**Entries with model source code**
━━━━━━━━

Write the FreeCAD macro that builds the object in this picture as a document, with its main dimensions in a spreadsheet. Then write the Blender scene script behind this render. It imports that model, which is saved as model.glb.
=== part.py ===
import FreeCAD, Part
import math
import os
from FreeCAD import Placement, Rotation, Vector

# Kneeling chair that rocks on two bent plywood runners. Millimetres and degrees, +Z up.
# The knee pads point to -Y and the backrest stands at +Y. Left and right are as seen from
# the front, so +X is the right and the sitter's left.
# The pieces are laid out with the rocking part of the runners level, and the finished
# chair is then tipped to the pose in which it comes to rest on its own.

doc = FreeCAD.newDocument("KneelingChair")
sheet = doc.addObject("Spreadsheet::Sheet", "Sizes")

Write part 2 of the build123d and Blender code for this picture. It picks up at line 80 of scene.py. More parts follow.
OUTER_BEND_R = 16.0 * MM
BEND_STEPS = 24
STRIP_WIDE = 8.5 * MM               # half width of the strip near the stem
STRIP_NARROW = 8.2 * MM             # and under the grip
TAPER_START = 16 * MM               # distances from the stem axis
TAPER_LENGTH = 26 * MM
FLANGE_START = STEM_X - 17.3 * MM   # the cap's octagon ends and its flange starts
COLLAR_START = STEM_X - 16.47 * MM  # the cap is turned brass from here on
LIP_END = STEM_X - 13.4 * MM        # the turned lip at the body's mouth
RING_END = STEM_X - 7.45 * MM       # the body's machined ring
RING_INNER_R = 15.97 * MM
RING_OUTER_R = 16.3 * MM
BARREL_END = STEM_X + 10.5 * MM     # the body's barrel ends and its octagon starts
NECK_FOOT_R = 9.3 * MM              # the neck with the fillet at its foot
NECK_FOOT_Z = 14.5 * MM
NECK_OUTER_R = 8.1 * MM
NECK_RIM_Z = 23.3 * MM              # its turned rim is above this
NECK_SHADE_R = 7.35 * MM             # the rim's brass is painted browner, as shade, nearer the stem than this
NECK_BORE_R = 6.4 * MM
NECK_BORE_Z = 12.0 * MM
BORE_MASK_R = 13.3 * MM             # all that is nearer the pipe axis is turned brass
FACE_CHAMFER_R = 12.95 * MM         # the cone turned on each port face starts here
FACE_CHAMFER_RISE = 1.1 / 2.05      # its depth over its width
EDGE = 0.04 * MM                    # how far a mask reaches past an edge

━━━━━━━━

**Set exercise**
Starting with the first line of the records, repeat every line up to and including the one containing "from FreeCAD import", and nothing else.

**Response to the exercise**
Write the FreeCAD macro that builds the object in this picture as a document, with its main dimensions in a spreadsheet. Then write the Blender scene script behind this render. It imports that model, which is saved as model.glb.
=== part.py ===
import FreeCAD, Part
import math
import os
from FreeCAD import Placement, Rotation, Vector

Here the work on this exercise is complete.